> [What is expected]:
Write the material out again, line by line, exactly as it is.

> [Data block]:
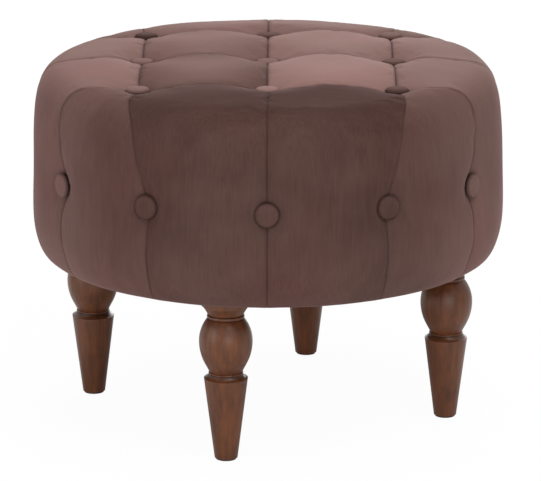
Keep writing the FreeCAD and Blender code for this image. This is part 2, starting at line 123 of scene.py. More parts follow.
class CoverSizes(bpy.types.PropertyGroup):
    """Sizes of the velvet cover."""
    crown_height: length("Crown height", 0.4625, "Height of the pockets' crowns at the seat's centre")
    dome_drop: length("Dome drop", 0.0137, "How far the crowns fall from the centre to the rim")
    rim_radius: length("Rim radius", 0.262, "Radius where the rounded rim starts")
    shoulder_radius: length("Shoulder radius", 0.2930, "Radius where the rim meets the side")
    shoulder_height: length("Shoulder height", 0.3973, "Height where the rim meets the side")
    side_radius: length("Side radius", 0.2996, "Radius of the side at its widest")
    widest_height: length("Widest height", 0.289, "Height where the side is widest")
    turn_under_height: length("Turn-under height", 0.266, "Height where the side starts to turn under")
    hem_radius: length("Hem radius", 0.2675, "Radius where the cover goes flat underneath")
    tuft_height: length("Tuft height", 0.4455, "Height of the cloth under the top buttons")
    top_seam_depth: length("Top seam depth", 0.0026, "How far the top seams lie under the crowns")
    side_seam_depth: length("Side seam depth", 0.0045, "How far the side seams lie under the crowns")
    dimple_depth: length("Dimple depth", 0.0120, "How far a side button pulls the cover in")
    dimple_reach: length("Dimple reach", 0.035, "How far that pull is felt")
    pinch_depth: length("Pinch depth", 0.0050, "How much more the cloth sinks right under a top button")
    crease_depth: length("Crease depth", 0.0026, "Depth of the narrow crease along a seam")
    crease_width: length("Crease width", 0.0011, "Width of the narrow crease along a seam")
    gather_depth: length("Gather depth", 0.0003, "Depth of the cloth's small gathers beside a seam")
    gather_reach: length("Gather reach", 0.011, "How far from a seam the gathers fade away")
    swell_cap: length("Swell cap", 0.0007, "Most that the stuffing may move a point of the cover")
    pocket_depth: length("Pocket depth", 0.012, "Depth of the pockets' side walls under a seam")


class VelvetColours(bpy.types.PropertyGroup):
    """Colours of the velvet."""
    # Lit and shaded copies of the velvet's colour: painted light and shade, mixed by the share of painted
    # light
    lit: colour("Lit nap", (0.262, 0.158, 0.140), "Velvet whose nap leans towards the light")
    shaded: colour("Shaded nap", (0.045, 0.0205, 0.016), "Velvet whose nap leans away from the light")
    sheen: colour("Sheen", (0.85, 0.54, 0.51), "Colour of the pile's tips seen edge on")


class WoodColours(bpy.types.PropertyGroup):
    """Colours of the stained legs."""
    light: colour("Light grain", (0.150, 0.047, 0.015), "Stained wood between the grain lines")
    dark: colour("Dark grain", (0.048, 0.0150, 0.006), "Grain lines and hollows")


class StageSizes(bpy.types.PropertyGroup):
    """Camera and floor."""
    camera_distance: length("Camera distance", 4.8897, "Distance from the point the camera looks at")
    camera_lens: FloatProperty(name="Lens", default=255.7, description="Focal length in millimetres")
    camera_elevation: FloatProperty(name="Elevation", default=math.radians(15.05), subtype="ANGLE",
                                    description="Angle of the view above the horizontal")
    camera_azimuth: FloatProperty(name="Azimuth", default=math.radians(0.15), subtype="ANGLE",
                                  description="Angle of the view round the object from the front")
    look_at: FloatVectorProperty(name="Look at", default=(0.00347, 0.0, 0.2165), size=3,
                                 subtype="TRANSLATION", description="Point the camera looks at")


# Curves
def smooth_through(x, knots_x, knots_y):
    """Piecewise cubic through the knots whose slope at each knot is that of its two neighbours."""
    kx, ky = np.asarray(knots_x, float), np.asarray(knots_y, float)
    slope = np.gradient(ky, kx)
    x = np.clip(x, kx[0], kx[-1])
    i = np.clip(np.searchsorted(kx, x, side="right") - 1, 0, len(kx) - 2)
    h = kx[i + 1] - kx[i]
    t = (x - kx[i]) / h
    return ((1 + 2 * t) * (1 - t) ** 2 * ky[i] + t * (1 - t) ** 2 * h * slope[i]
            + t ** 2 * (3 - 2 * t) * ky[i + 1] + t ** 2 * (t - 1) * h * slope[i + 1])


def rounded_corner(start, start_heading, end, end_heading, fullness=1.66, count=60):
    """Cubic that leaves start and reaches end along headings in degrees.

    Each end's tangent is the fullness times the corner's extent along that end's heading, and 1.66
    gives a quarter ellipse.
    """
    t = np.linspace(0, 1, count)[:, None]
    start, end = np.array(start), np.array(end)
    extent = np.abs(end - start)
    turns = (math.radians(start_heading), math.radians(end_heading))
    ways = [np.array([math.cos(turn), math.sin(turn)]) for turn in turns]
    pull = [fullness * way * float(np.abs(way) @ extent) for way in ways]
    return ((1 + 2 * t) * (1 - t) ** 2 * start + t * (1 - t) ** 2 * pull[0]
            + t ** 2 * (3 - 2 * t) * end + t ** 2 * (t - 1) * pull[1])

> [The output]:
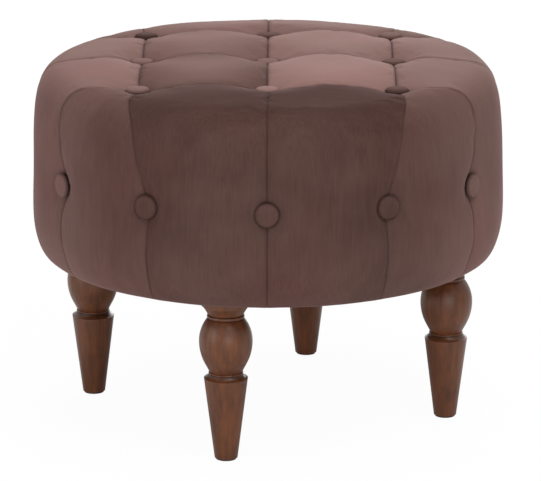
Keep writing the FreeCAD and Blender code for this image. This is part 2, starting at line 123 of scene.py. More parts follow.
class CoverSizes(bpy.types.PropertyGroup):
    """Sizes of the velvet cover."""
    crown_height: length("Crown height", 0.4625, "Height of the pockets' crowns at the seat's centre")
    dome_drop: length("Dome drop", 0.0137, "How far the crowns fall from the centre to the rim")
    rim_radius: length("Rim radius", 0.262, "Radius where the rounded rim starts")
    shoulder_radius: length("Shoulder radius", 0.2930, "Radius where the rim meets the side")
    shoulder_height: length("Shoulder height", 0.3973, "Height where the rim meets the side")
    side_radius: length("Side radius", 0.2996, "Radius of the side at its widest")
    widest_height: length("Widest height", 0.289, "Height where the side is widest")
    turn_under_height: length("Turn-under height", 0.266, "Height where the side starts to turn under")
    hem_radius: length("Hem radius", 0.2675, "Radius where the cover goes flat underneath")
    tuft_height: length("Tuft height", 0.4455, "Height of the cloth under the top buttons")
    top_seam_depth: length("Top seam depth", 0.0026, "How far the top seams lie under the crowns")
    side_seam_depth: length("Side seam depth", 0.0045, "How far the side seams lie under the crowns")
    dimple_depth: length("Dimple depth", 0.0120, "How far a side button pulls the cover in")
    dimple_reach: length("Dimple reach", 0.035, "How far that pull is felt")
    pinch_depth: length("Pinch depth", 0.0050, "How much more the cloth sinks right under a top button")
    crease_depth: length("Crease depth", 0.0026, "Depth of the narrow crease along a seam")
    crease_width: length("Crease width", 0.0011, "Width of the narrow crease along a seam")
    gather_depth: length("Gather depth", 0.0003, "Depth of the cloth's small gathers beside a seam")
    gather_reach: length("Gather reach", 0.011, "How far from a seam the gathers fade away")
    swell_cap: length("Swell cap", 0.0007, "Most that the stuffing may move a point of the cover")
    pocket_depth: length("Pocket depth", 0.012, "Depth of the pockets' side walls under a seam")


class VelvetColours(bpy.types.PropertyGroup):
    """Colours of the velvet."""
    # Lit and shaded copies of the velvet's colour: painted light and shade, mixed by the share of painted
    # light
    lit: colour("Lit nap", (0.262, 0.158, 0.140), "Velvet whose nap leans towards the light")
    shaded: colour("Shaded nap", (0.045, 0.0205, 0.016), "Velvet whose nap leans away from the light")
    sheen: colour("Sheen", (0.85, 0.54, 0.51), "Colour of the pile's tips seen edge on")


class WoodColours(bpy.types.PropertyGroup):
    """Colours of the stained legs."""
    light: colour("Light grain", (0.150, 0.047, 0.015), "Stained wood between the grain lines")
    dark: colour("Dark grain", (0.048, 0.0150, 0.006), "Grain lines and hollows")


class StageSizes(bpy.types.PropertyGroup):
    """Camera and floor."""
    camera_distance: length("Camera distance", 4.8897, "Distance from the point the camera looks at")
    camera_lens: FloatProperty(name="Lens", default=255.7, description="Focal length in millimetres")
    camera_elevation: FloatProperty(name="Elevation", default=math.radians(15.05), subtype="ANGLE",
                                    description="Angle of the view above the horizontal")
    camera_azimuth: FloatProperty(name="Azimuth", default=math.radians(0.15), subtype="ANGLE",
                                  description="Angle of the view round the object from the front")
    look_at: FloatVectorProperty(name="Look at", default=(0.00347, 0.0, 0.2165), size=3,
                                 subtype="TRANSLATION", description="Point the camera looks at")


# Curves
def smooth_through(x, knots_x, knots_y):
    """Piecewise cubic through the knots whose slope at each knot is that of its two neighbours."""
    kx, ky = np.asarray(knots_x, float), np.asarray(knots_y, float)
    slope = np.gradient(ky, kx)
    x = np.clip(x, kx[0], kx[-1])
    i = np.clip(np.searchsorted(kx, x, side="right") - 1, 0, len(kx) - 2)
    h = kx[i + 1] - kx[i]
    t = (x - kx[i]) / h
    return ((1 + 2 * t) * (1 - t) ** 2 * ky[i] + t * (1 - t) ** 2 * h * slope[i]
            + t ** 2 * (3 - 2 * t) * ky[i + 1] + t ** 2 * (t - 1) * h * slope[i + 1])


def rounded_corner(start, start_heading, end, end_heading, fullness=1.66, count=60):
    """Cubic that leaves start and reaches end along headings in degrees.

    Each end's tangent is the fullness times the corner's extent along that end's heading, and 1.66
    gives a quarter ellipse.
    """
    t = np.linspace(0, 1, count)[:, None]
    start, end = np.array(start), np.array(end)
    extent = np.abs(end - start)
    turns = (math.radians(start_heading), math.radians(end_heading))
    ways = [np.array([math.cos(turn), math.sin(turn)]) for turn in turns]
    pull = [fullness * way * float(np.abs(way) @ extent) for way in ways]
    return ((1 + 2 * t) * (1 - t) ** 2 * start + t * (1 - t) ** 2 * pull[0]
            + t ** 2 * (3 - 2 * t) * end + t ** 2 * (t - 1) * pull[1])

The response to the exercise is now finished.